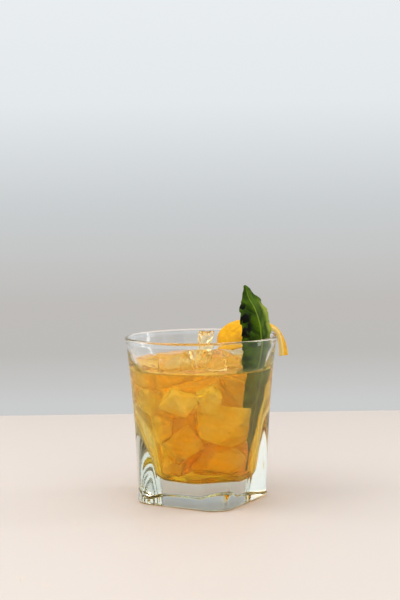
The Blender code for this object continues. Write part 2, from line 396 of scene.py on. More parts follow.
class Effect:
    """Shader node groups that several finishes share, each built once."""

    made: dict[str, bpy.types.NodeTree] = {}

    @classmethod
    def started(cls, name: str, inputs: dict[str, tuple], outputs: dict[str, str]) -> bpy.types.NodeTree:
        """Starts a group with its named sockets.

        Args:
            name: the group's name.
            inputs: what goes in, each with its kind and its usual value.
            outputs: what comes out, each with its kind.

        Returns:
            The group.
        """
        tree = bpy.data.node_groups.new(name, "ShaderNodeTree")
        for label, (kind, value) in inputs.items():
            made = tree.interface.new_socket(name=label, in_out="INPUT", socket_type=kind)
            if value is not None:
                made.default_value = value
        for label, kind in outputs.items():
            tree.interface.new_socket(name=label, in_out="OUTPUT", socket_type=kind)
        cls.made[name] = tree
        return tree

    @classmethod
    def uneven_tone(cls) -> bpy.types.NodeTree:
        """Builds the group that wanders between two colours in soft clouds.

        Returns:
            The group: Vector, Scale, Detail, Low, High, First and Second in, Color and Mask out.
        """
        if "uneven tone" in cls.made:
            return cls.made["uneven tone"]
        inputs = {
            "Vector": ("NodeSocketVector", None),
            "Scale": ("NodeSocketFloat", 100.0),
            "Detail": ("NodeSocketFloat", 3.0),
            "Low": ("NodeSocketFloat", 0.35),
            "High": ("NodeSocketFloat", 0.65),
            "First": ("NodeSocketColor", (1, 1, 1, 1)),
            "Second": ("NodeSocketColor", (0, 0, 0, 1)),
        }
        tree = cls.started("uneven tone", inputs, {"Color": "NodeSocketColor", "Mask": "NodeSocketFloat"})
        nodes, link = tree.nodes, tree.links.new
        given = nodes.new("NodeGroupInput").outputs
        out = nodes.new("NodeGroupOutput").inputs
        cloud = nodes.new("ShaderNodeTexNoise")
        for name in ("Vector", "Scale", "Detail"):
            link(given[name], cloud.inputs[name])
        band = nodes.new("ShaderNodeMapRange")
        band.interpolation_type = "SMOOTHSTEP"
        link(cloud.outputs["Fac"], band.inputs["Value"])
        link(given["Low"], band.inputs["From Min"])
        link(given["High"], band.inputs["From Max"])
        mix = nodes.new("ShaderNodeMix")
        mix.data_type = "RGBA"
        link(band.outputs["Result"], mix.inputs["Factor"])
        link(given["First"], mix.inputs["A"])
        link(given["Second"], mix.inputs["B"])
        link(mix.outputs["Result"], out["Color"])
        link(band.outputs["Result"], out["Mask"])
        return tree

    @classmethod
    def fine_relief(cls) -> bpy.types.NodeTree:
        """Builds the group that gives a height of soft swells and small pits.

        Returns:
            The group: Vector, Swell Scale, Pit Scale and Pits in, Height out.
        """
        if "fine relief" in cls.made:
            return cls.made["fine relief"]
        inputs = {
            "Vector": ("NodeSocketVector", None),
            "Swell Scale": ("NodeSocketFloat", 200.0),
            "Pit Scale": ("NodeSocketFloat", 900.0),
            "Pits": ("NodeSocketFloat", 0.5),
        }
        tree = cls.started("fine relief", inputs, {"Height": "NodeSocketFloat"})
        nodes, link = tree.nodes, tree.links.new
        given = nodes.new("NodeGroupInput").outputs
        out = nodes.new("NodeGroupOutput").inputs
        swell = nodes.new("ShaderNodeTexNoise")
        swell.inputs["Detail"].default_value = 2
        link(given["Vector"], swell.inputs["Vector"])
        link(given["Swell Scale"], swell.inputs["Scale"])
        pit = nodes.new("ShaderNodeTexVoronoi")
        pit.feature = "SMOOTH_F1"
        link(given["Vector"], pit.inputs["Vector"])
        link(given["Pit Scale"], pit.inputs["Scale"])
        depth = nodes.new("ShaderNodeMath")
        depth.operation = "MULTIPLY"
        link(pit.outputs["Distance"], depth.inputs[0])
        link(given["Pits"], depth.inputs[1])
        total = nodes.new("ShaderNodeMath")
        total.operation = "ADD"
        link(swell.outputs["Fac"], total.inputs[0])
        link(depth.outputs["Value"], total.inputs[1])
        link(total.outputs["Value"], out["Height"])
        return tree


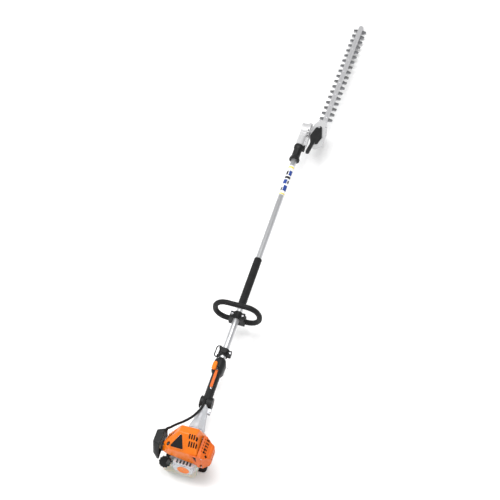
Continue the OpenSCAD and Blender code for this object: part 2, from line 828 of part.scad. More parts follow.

▶ GOAL: The records above should be restated word for word, please.

▶ COMPLETE OUTPUT:
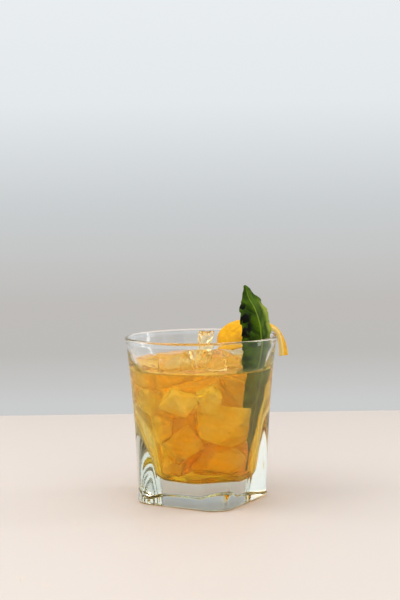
The Blender code for this object continues. Write part 2, from line 396 of scene.py on. More parts follow.
class Effect:
    """Shader node groups that several finishes share, each built once."""

    made: dict[str, bpy.types.NodeTree] = {}

    @classmethod
    def started(cls, name: str, inputs: dict[str, tuple], outputs: dict[str, str]) -> bpy.types.NodeTree:
        """Starts a group with its named sockets.

        Args:
            name: the group's name.
            inputs: what goes in, each with its kind and its usual value.
            outputs: what comes out, each with its kind.

        Returns:
            The group.
        """
        tree = bpy.data.node_groups.new(name, "ShaderNodeTree")
        for label, (kind, value) in inputs.items():
            made = tree.interface.new_socket(name=label, in_out="INPUT", socket_type=kind)
            if value is not None:
                made.default_value = value
        for label, kind in outputs.items():
            tree.interface.new_socket(name=label, in_out="OUTPUT", socket_type=kind)
        cls.made[name] = tree
        return tree

    @classmethod
    def uneven_tone(cls) -> bpy.types.NodeTree:
        """Builds the group that wanders between two colours in soft clouds.

        Returns:
            The group: Vector, Scale, Detail, Low, High, First and Second in, Color and Mask out.
        """
        if "uneven tone" in cls.made:
            return cls.made["uneven tone"]
        inputs = {
            "Vector": ("NodeSocketVector", None),
            "Scale": ("NodeSocketFloat", 100.0),
            "Detail": ("NodeSocketFloat", 3.0),
            "Low": ("NodeSocketFloat", 0.35),
            "High": ("NodeSocketFloat", 0.65),
            "First": ("NodeSocketColor", (1, 1, 1, 1)),
            "Second": ("NodeSocketColor", (0, 0, 0, 1)),
        }
        tree = cls.started("uneven tone", inputs, {"Color": "NodeSocketColor", "Mask": "NodeSocketFloat"})
        nodes, link = tree.nodes, tree.links.new
        given = nodes.new("NodeGroupInput").outputs
        out = nodes.new("NodeGroupOutput").inputs
        cloud = nodes.new("ShaderNodeTexNoise")
        for name in ("Vector", "Scale", "Detail"):
            link(given[name], cloud.inputs[name])
        band = nodes.new("ShaderNodeMapRange")
        band.interpolation_type = "SMOOTHSTEP"
        link(cloud.outputs["Fac"], band.inputs["Value"])
        link(given["Low"], band.inputs["From Min"])
        link(given["High"], band.inputs["From Max"])
        mix = nodes.new("ShaderNodeMix")
        mix.data_type = "RGBA"
        link(band.outputs["Result"], mix.inputs["Factor"])
        link(given["First"], mix.inputs["A"])
        link(given["Second"], mix.inputs["B"])
        link(mix.outputs["Result"], out["Color"])
        link(band.outputs["Result"], out["Mask"])
        return tree

    @classmethod
    def fine_relief(cls) -> bpy.types.NodeTree:
        """Builds the group that gives a height of soft swells and small pits.

        Returns:
            The group: Vector, Swell Scale, Pit Scale and Pits in, Height out.
        """
        if "fine relief" in cls.made:
            return cls.made["fine relief"]
        inputs = {
            "Vector": ("NodeSocketVector", None),
            "Swell Scale": ("NodeSocketFloat", 200.0),
            "Pit Scale": ("NodeSocketFloat", 900.0),
            "Pits": ("NodeSocketFloat", 0.5),
        }
        tree = cls.started("fine relief", inputs, {"Height": "NodeSocketFloat"})
        nodes, link = tree.nodes, tree.links.new
        given = nodes.new("NodeGroupInput").outputs
        out = nodes.new("NodeGroupOutput").inputs
        swell = nodes.new("ShaderNodeTexNoise")
        swell.inputs["Detail"].default_value = 2
        link(given["Vector"], swell.inputs["Vector"])
        link(given["Swell Scale"], swell.inputs["Scale"])
        pit = nodes.new("ShaderNodeTexVoronoi")
        pit.feature = "SMOOTH_F1"
        link(given["Vector"], pit.inputs["Vector"])
        link(given["Pit Scale"], pit.inputs["Scale"])
        depth = nodes.new("ShaderNodeMath")
        depth.operation = "MULTIPLY"
        link(pit.outputs["Distance"], depth.inputs[0])
        link(given["Pits"], depth.inputs[1])
        total = nodes.new("ShaderNodeMath")
        total.operation = "ADD"
        link(swell.outputs["Fac"], total.inputs[0])
        link(depth.outputs["Value"], total.inputs[1])
        link(total.outputs["Value"], out["Height"])
        return tree


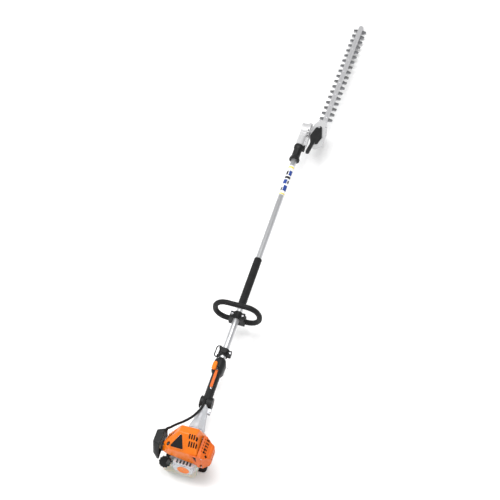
Continue the OpenSCAD and Blender code for this object: part 2, from line 828 of part.scad. More parts follow.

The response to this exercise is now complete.